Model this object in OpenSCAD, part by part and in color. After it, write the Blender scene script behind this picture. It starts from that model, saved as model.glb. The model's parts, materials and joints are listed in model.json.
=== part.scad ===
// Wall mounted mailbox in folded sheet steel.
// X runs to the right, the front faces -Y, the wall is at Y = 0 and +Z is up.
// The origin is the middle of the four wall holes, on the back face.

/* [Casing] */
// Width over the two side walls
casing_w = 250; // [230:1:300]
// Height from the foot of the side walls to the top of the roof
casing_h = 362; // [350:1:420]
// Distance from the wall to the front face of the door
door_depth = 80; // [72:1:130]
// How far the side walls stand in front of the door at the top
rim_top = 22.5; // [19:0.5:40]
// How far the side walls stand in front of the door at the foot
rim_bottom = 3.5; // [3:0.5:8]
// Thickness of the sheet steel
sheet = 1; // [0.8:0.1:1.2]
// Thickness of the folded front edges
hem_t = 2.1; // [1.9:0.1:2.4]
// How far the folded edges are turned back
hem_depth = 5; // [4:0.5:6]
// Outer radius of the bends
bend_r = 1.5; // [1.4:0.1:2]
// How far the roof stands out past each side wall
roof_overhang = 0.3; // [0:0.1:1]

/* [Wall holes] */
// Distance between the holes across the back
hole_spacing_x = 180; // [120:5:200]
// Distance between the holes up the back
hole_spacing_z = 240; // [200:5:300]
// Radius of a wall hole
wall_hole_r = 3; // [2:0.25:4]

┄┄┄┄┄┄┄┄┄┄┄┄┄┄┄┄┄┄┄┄

- WHAT THE TASK ASKS: Write out all the data again, exactly as it appears.

- EXPECTED OUTPUT:
Model this object in OpenSCAD, part by part and in color. After it, write the Blender scene script behind this picture. It starts from that model, saved as model.glb. The model's parts, materials and joints are listed in model.json.
=== part.scad ===
// Wall mounted mailbox in folded sheet steel.
// X runs to the right, the front faces -Y, the wall is at Y = 0 and +Z is up.
// The origin is the middle of the four wall holes, on the back face.

/* [Casing] */
// Width over the two side walls
casing_w = 250; // [230:1:300]
// Height from the foot of the side walls to the top of the roof
casing_h = 362; // [350:1:420]
// Distance from the wall to the front face of the door
door_depth = 80; // [72:1:130]
// How far the side walls stand in front of the door at the top
rim_top = 22.5; // [19:0.5:40]
// How far the side walls stand in front of the door at the foot
rim_bottom = 3.5; // [3:0.5:8]
// Thickness of the sheet steel
sheet = 1; // [0.8:0.1:1.2]
// Thickness of the folded front edges
hem_t = 2.1; // [1.9:0.1:2.4]
// How far the folded edges are turned back
hem_depth = 5; // [4:0.5:6]
// Outer radius of the bends
bend_r = 1.5; // [1.4:0.1:2]
// How far the roof stands out past each side wall
roof_overhang = 0.3; // [0:0.1:1]

/* [Wall holes] */
// Distance between the holes across the back
hole_spacing_x = 180; // [120:5:200]
// Distance between the holes up the back
hole_spacing_z = 240; // [200:5:300]
// Radius of a wall hole
wall_hole_r = 3; // [2:0.25:4]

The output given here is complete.